Chapitre 7

Le mariage n'est pas au nombre des choses condamnées.

1. Que personne n'estime que nous repoussons l'institution du mariage : nous n'ignorons pas en effet que celui-ci non plus n'est pas étranger à la bénédiction divine, mais puisqu'il trouve un défenseur qui se suffit à lui-même dans la nature commune à tous les hommes - elle qui met cette inclination spontanée vers de tels plaisirs en tous ceux qui viennent à l'existence par le mariage - et puisque la virginité marche pour ainsi dire à l'encontre de la nature, il serait superflu de prendre la peine d'écrire un discours d'encouragement et d'exhortation au mariage, en mettant en avant son défenseur difficile à combattre, je veux dire la volupté; à moins que de telles paroles ne soient peut-être rendues nécessaires par des gens qui marquent d'une fausse empreinte les doctrines de l'Église et qui sont nommés par l'apôtre a ces consciences brûlées au fer rouge, parce qu'après avoir délaissé la direction de l'Esprit sous l'influence de l'enseignement des démons, ils marquent leur propre coeur de certaines cicatrices et brûlures, ils abhorrent les créatures de Dieu comme des souillures, comme des excitations au mal, comme une cause de maux, et profèrent d'autres accusations semblables. Mais qu'ai-je à faire de juger ceux du dehors ? dit celui qui vient de parler. En effet ils sont véritablement hors du palais de la doctrine des mystères et campent non sous la protection de Dieu, mais dans l'antre du Mauvais, ceux "qui sont retenus captifs, asservis à sa volonté", selon l'expression de l'Apôtre. C'est pourquoi ils ne comprennent pas que, si l'on définit la vertu comme un juste milieu, la déviation vers les extrêmes situés de part et d'autre est un vice, car c'est en prenant partout le milieu entre un relâchement et une tension excessive qu'on distingue la vertu du vice.
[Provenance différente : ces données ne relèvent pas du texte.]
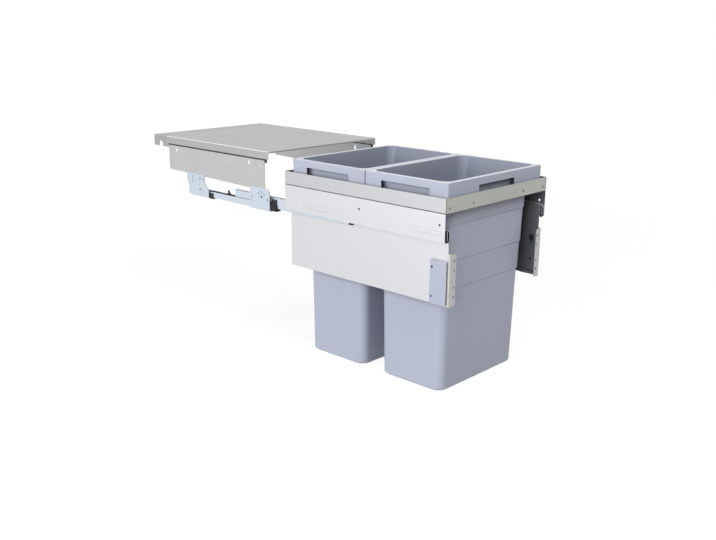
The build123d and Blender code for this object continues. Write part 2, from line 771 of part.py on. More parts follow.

2. Mais le raisonnement gagnera pour nous en clarté s'il est illustré par les faits eux-mêmes. Lâcheté et témérité, que l'on considère comme deux vices contraires, l'un par manque et l'autre par excès de confiance, encadrent en leur milieu le courage. Ou encore, l'homme pieux n'est ni athée, ni superstitieux, car, en ces deux cas, on commet une égale impiété, à croire qu'il n'y a pas de Dieu ou qu'il y en a plusieurs. Veux-tu aussi par d'autres exemples connaître la justesse de cette opinion ? Celui qui fuit la parcimonie et la prodigalité, celui-là, se soustrayant aux passions contraires, a pratiqué la libéralité de caractère, car une telle vertu consiste à n'être ni disposé aux aventures dans les dépenses excessives et inutiles, ni mesquin à l'égard du nécessaire. Et ainsi de tout le reste - pour ne pas poursuivre en détail - notre discours a montré que le milieu entre deux vices contraires est une vertu. Il en résulte donc que la chasteté, elle aussi, est un juste milieu et qu'elle a ses déviations bien connues de part et d'autre, vers un vice : l'un en effet, parce que son âme manque de vigueur, est devenu pour la passion de volupté un adversaire facile à vaincre, si bien que, sans même avoir approché de la route de la vie pure et chaste, il a glissé dans les passions d'ignominie; l'autre, pour avoir outrepassé le terrain sûr de la chasteté et culbuté par-dessus le juste milieu de cette vertu, a été précipité dans l'enseignement des démons comme dans un abîme, brûlant au fer rouge, comme dit l'Apôtre, sa propre conscience. En effet dans la mesure où il définit le mariage comme abominable, il se stigmatise lui-même en le blâmant, car, si l'arbre est mauvais, ainsi que le dit quelque part l'Évangile, le fruit aussi est pleinement digne de l'arbre. Si donc l'homme est le rejeton et le fruit de cette plante, le mariage, les reproches contre le mariage atteignent pleinement celui qui les profère.

3. Mais ces gens, marqués d'un fer rouge dans leur conscience et meurtris par l'absurdité de leur doctrine, sont réfutés par le fait même. Quant à nous, voici ce que nous savons au sujet du mariage : il faut donner le pas au soin et au désir des choses divines, mais ne point mépriser la charges du mariage, quand on est capable d'en user avec modération et mesure. Ainsi le patriarche Isaac : ce n'est pas dans la fleur de l'âge, de crainte que son mariage ne devienne un acte de passion, mais sur le déclin a déjà de sa jeunesse qu'il accepte de s'unir à Rébecca, en raison de la bénédiction de Dieu sur sa postérité; puis, après s'être prêté au mariage pour un seul enfantement, il appartint de nouveau tout entier aux réalités invisibles, ayant fermé les sens de son corps : c'est, me semble-t-il, la signification du récit, quand celui-ci raconte que les yeux du patriarche s'étaient appesantis.